POLL: Two-Thirds Of American Gay Men Support HIV Transmission Laws

According to a poll published today on, two-thirds of American gay men support laws that make it illegal for HIV-positive people to have unprotected anal sex without disclosing their status. The pollsters recruited 1725 gay men via social network sites.
“Believing that it should be illegal was associated with HIV-negative or unknown status, less education, having a non-gay sexual orientation, living in a state that was perceived as hostile towards GLBT persons, reporting fewer UAI [unprotected anal intercourse] partners…and feeling greater responsibility”, write the authors. Since 2008, at least 30 individuals in the US have been prosecuted for exposing others to HIV. Penalties vary between states and range from a small fine to a lengthy prison sentence. The impact of such laws on HIV prevention efforts are hotly debated. Moreover, there is uncertainty about the attitudes of the communities most affected by HIV about the criminalisation of HIV exposure. Overall, 65% of men believed that it should be illegal for HIV-positive individuals to have unprotected sex without disclosure, 23% thought it should not be illegal and 12% did not know.

Support for criminalisation was highest (79%) among men aged between 18 and 20, and lowest (56%) among those aged 41 to 70. The investigators note that younger gay men were significantly less likely to have been tested for HIV. Separate research has shown that untested men are more likely to adopt a disclosure-based HIV prevention strategy “that gains credibility by transmission laws.” The overwhelming majority (70%) of HIV-negative and untested men (69%) supported legal sanctions, but only 38% of HIV-positive men endorsed criminalisation. “These differences most likely reflect a shift in orientation toward criminal statues on HIV transmission following seroconversion”, comment the investigators. Men with the lowest educational achievements were most likely to support criminalisation (75%), and those with a degree least likely (58%).

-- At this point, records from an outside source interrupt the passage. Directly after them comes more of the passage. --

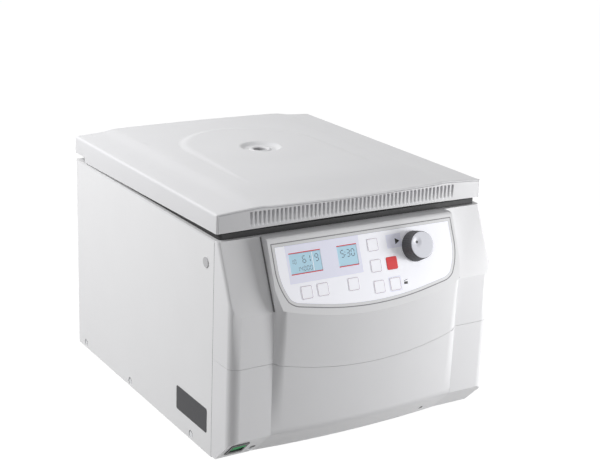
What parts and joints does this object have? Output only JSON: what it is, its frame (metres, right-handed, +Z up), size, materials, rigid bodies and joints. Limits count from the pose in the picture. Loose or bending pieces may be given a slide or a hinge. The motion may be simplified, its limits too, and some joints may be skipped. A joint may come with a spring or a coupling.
{
  "type": "cytocentrifuge",
  "caption": "Benchtop cytocentrifuge: hinged lid with air grille and sight port, sloped control pod, swing-out rotor with slide carriers in a steel bowl.",
  "frame": {"origin": "centre of the footprint, on the surface that the feet stand on", "axes": "+Z up, -Y towards the control pod at the front, +X to the right seen from the front"},
  "size_m": [0.397, 0.4962, 0.3364],
  "materials": {
    "panel_steel": "fine light grey powder coat",
    "shell_plastic": "fine-textured light grey moulding",
    "lid_plastic": "fine-textured light grey moulding",
    "overlay_foil": "printed polyester foil",
    "key_foil": "embossed white key",
    "stop_red": "red key",
    "display_glass": "light blue liquid-crystal glass",
    "circuit_board": "green epoxy board",
    "knob_grey": "dark ribbed side, pale face",
    "black_plastic": "black moulding",
    "switch_green": "green translucent rocker",
    "zinc_steel": "zinc-plated steel",
    "stainless": "stainless sheet",
    "motor_iron": "painted cast frame",
    "rubber_black": "black rubber",
    "aluminium": "clear anodised",
    "clear_glass": "clear",
    "chamber_plastic": "natural moulded funnel",
    "deck_steel": "light grey powder coat"
  },
  "bodies": {
    "cabinet": {"base_pan": "zinc_steel", "left_side_panel": "panel_steel", "right_side_panel": "panel_steel", "rear_panel": "panel_steel", "upper_front_shell": "shell_plastic", "lower_front_shell": "shell_plastic", "top_deck": "deck_steel", "feet": "rubber_black", "case_screws": "zinc_steel", "control_overlay": "overlay_foil", "display_module": "display_glass", "control_board": "circuit_board", "encoder": "black_plastic", "switch_housing": "black_plastic", "mains_inlet": "black_plastic", "power_board": "circuit_board", "bowl": "stainless", "bowl_gasket": "rubber_black", "guard_ring": "zinc_steel", "motor_plate": "zinc_steel", "vibration_mounts": "rubber_black", "motor_stator": "motor_iron", "hinge_brackets": "zinc_steel", "hinge_pins": "stainless", "hinge_springs": "zinc_steel", "lid_lock": "zinc_steel"},
    "lid": {"lid_shell": "lid_plastic", "lid_inner_plate": "zinc_steel", "lid_grille": "lid_plastic", "sight_glass": "clear_glass", "latch_hooks": "zinc_steel", "hinge_arms": "zinc_steel"},
    "encoder_rotor": {"encoder_rotor": "black_plastic"},
    "knob": {"knob": "knob_grey"},
    "power_rocker": {"power_rocker": "switch_green"},
    "release_pull": {"release_pull": "black_plastic"},
    "lock_bolt": {"lock_bolt": "zinc_steel"},
    "spindle": {"motor_shaft": "stainless", "rotor_head": "aluminium", "rotor_nut": "aluminium"},
    "recall_key": {"recall_key": "key_foil"},
    "store_key": {"store_key": "key_foil"},
    "time_key": {"time_key": "key_foil"},
    "short_spin_key": {"short_spin_key": "key_foil"},
    "acceleration_key": {"acceleration_key": "key_foil"},
    "brake_key": {"brake_key": "key_foil"},
    "stop_key": {"stop_key": "stop_red"},
    "lid_open_key": {"lid_open_key": "key_foil"},
    "carrier_1": {"cyto_carrier_1": "aluminium", "slide_1": "clear_glass", "chamber_1": "chamber_plastic"},
    "carrier_2": {"cyto_carrier_2": "aluminium", "slide_2": "clear_glass", "chamber_2": "chamber_plastic"},
    "carrier_3": {"cyto_carrier_3": "aluminium", "slide_3": "clear_glass", "chamber_3": "chamber_plastic"},
    "carrier_4": {"cyto_carrier_4": "aluminium", "slide_4": "clear_glass", "chamber_4": "chamber_plastic"}
  },
  "joints": [
    {"name": "lid_hinge", "type": "hinge", "parent": "cabinet", "child": "lid", "pos_m": [0, 0.241, 0.3022], "axis": [-1, 0, 0], "range_deg": [0, 80]},
    {"name": "spindle_spin", "type": "hinge", "parent": "cabinet", "child": "spindle", "pos_m": [0, 0.054, 0.215], "axis": [0, 0, 1], "continuous": true},
    {"name": "knob_turn", "type": "hinge", "parent": "cabinet", "child": "encoder_rotor", "pos_m": [0.0717, -0.22062, 0.26029], "axis": [0, -0.9237, 0.3832], "continuous": true},
    {"name": "knob_press", "type": "slide", "parent": "encoder_rotor", "child": "knob", "axis": [0, 0.9237, -0.3832], "range_m": [0, 0.0006], "stiffness_N_per_m": 3000},
    {"name": "power_rocker_tilt", "type": "hinge", "parent": "cabinet", "child": "power_rocker", "pos_m": [-0.1772, -0.21049, 0.03184], "axis": [-1, 0, 0], "range_deg": [0, 20]},
    {"name": "release_pull_slide", "type": "slide", "parent": "cabinet", "child": "release_pull", "axis": [-1, 0, 0], "range_m": [0, 0.016]},
    {"name": "lock_bolt_slide", "type": "slide", "parent": "cabinet", "child": "lock_bolt", "axis": [1, 0, 0], "range_m": [0, 0.008], "stiffness_N_per_m": 200},
    {"name": "recall_key_press", "type": "slide", "parent": "cabinet", "child": "recall_key", "axis": [0, 0.9237, -0.3832], "range_m": [0, 0.0005], "stiffness_N_per_m": 2500},
    {"name": "store_key_press", "type": "slide", "parent": "cabinet", "child": "store_key", "axis": [0, 0.9237, -0.3832], "range_m": [0, 0.0005], "stiffness_N_per_m": 2500},
    {"name": "time_key_press", "type": "slide", "parent": "cabinet", "child": "time_key", "axis": [0, 0.9237, -0.3832], "range_m": [0, 0.0005], "stiffness_N_per_m": 2500},
    {"name": "short_spin_key_press", "type": "slide", "parent": "cabinet", "child": "short_spin_key", "axis": [0, 0.9237, -0.3832], "range_m": [0, 0.0005], "stiffness_N_per_m": 2500},
    {"name": "acceleration_key_press", "type": "slide", "parent": "cabinet", "child": "acceleration_key", "axis": [0, 0.9237, -0.3832], "range_m": [0, 0.0005], "stiffness_N_per_m": 2500},
    {"name": "brake_key_press", "type": "slide", "parent": "cabinet", "child": "brake_key", "axis": [0, 0.9237, -0.3832], "range_m": [0, 0.0005], "stiffness_N_per_m": 2500},
    {"name": "stop_key_press", "type": "slide", "parent": "cabinet", "child": "stop_key", "axis": [0, 0.9237, -0.3832], "range_m": [0, 0.0005], "stiffness_N_per_m": 2500},
    {"name": "lid_open_key_press", "type": "slide", "parent": "cabinet", "child": "lid_open_key", "axis": [0, 0.9237, -0.3832], "range_m": [0, 0.0005], "stiffness_N_per_m": 2500},
    {"name": "carrier_1_swing", "type": "hinge", "parent": "spindle", "child": "carrier_1", "pos_m": [0.068, 0.054, 0.215], "axis": [0, -1, 0], "range_deg": [0, 90]},
    {"name": "carrier_2_swing", "type": "hinge", "parent": "spindle", "child": "carrier_2", "pos_m": [0, 0.122, 0.215], "axis": [1, 0, 0], "range_deg": [0, 90]},
    {"name": "carrier_3_swing", "type": "hinge", "parent": "spindle", "child": "carrier_3", "pos_m": [-0.068, 0.054, 0.215], "axis": [0, 1, 0], "range_deg": [0, 90]},
    {"name": "carrier_4_swing", "type": "hinge", "parent": "spindle", "child": "carrier_4", "pos_m": [0, -0.014, 0.215], "axis": [-1, 0, 0], "range_deg": [0, 90]}
  ]
}
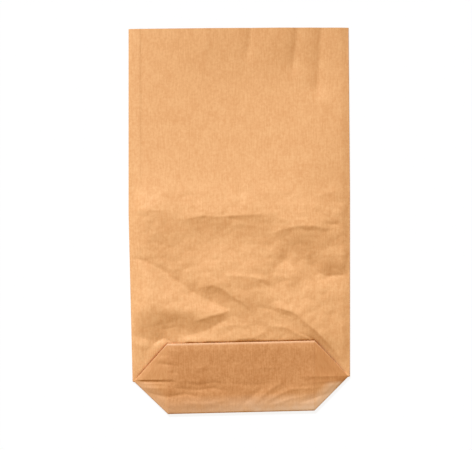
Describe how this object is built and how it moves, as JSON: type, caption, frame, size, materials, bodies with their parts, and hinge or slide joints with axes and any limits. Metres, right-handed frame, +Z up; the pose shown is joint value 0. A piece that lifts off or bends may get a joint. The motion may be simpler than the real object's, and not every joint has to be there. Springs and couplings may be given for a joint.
{
  "type": "paper bag",
  "caption": "Brown kraft paper sack with a cross bottom, empty and lying flat: open mouth, glued side seam and a folded bottom closed with a pasted patch",
  "frame": {"origin": "on the floor under the middle of the sack's bounding box", "axes": "+X across the sack, +Y from the folded bottom towards the mouth, +Z up from the floor, through the front wall"},
  "size_m": [0.2512, 0.4382, 0.0144],
  "materials": {
    "sack_kraft": "matt unbleached brown kraft paper, creased",
    "patch_kraft": "matt unbleached brown kraft paper, a shade darker"
  },
  "bodies": {
    "root": {"folded_sheet": "sack_kraft", "bottom_patch": "patch_kraft"}
  },
  "joints": []
}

Several notable recent cases have put the issue in the spotlight, including the arrest last month of a Canadian man who is accused of having infected two women after not disclosing his status to them. Also last month, German pop star Nadja Benaissa was convicted of "grievous bodily harm" for having sex without disclosure. Some have been arrested for non-disclosure even though no known infections resulted from their actions.